Back at the bottom we did notice the very small sign wrapped around a gate post (the gate was wide open!) that was not at all obvious, but it had warmed our legs up nicely for the just as steep 2km detour path!! The rest of the walk was thankfully uneventful and the forest was very pretty and there were some great lookouts of the Nahuel Huapi lake along the way which also made a perfect picnic spot.
By the time our bus arrived into San Martin de los Andes it was very late and pitch black, so the next morning was a really nice surprise to see just how pretty the town is. Its set on the shore of Lake Lacar, complete with a beach, and the whole town has been built to resemble a European alpine village with wooden chalet style buildings, tree and rose bush lined streets, and everything blending in with the surround.
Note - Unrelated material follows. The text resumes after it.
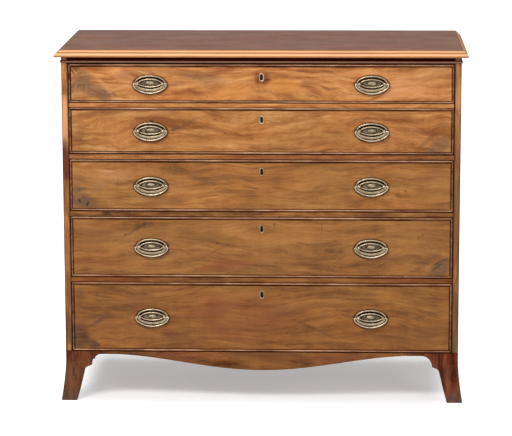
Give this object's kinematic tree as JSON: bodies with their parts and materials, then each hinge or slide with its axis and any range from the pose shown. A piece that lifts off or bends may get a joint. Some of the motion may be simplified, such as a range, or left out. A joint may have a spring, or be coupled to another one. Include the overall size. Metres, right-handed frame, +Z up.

And it also has to be one of the cleanest places I have been to in Argentina, actually no, in the whole of South America! The weather was still great, so we stayed here for 2 days, walking to the lookout points that gave views of the lake and the town and appreciating the last bit of the lake district that I would be visiting.
The distance between where I started in Bariloche to where I finished in San Martin de los Andes is 262km (direct route).... and this is only a small part of the lake district! It took me a further 6 hours on a bus to get a bus connection from the northern most town, and it stretched accross the border to Chile too, so again, another place that I will have to come to and explore more one day - it will be a perfect place to come back to and explore on a bike I think!
Ever since meeting Peter in Puerto Natales we had kept in touch and agreed to meet up further north when we both got there, and my next stop at the Argentinian lake district was close to where he already was in Chile, so we arranged to meet back up in Bariloche and explore the lakes together.